THE RECORDS:
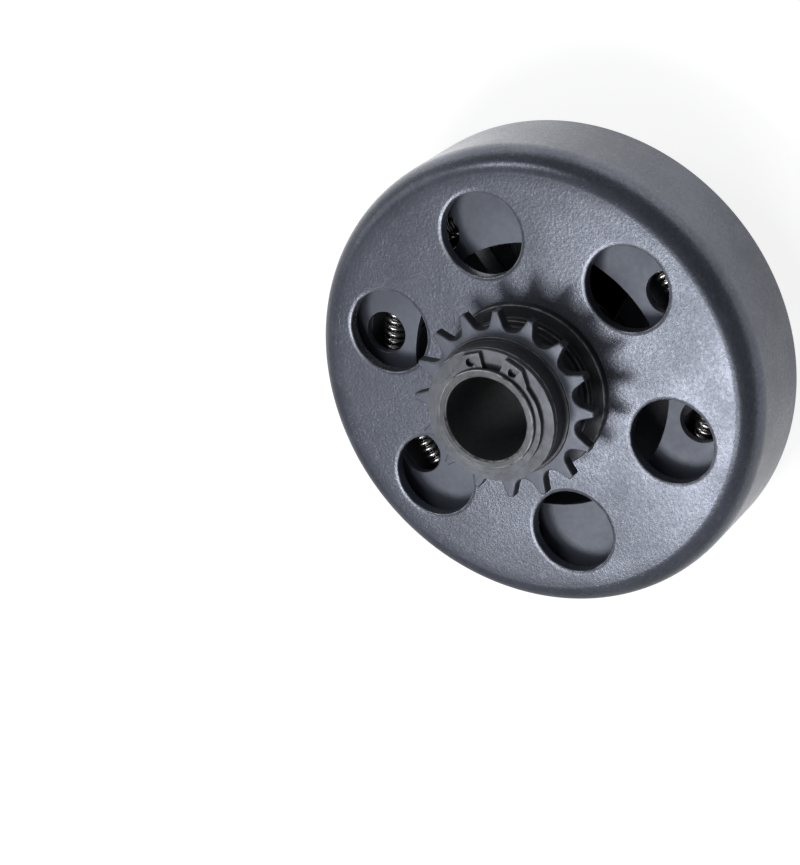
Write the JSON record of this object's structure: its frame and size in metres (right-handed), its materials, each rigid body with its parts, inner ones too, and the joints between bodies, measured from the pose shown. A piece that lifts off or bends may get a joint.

...

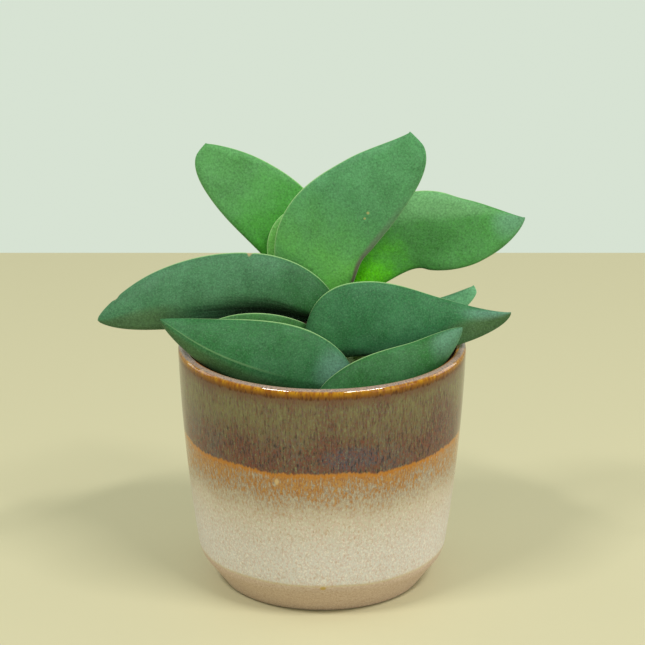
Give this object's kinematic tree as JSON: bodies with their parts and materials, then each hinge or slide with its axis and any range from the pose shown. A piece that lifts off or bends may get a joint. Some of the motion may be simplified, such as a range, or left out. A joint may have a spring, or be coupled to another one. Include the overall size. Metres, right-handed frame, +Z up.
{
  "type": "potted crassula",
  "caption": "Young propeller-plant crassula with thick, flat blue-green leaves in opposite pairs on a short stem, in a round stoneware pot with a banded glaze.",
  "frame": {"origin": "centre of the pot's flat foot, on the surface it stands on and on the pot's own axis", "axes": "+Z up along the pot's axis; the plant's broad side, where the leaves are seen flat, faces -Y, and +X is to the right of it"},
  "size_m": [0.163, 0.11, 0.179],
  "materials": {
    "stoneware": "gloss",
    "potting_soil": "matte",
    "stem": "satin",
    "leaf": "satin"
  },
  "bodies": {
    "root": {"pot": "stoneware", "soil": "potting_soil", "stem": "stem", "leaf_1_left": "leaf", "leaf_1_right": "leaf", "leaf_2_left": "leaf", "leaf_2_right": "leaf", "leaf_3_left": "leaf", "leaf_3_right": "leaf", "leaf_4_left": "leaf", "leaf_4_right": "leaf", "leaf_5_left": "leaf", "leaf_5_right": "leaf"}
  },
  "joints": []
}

GOAL OF THE EXERCISE:
Check every line for "JSON" and show the ones that have it.

RESPONSE:
Write the JSON record of this object's structure: its frame and size in metres (right-handed), its materials, each rigid body with its parts, inner ones too, and the joints between bodies, measured from the pose shown. A piece that lifts off or bends may get a joint.
Give this object's kinematic tree as JSON: bodies with their parts and materials, then each hinge or slide with its axis and any range from the pose shown. A piece that lifts off or bends may get a joint. Some of the motion may be simplified, such as a range, or left out. A joint may have a spring, or be coupled to another one. Include the overall size. Metres, right-handed frame, +Z up.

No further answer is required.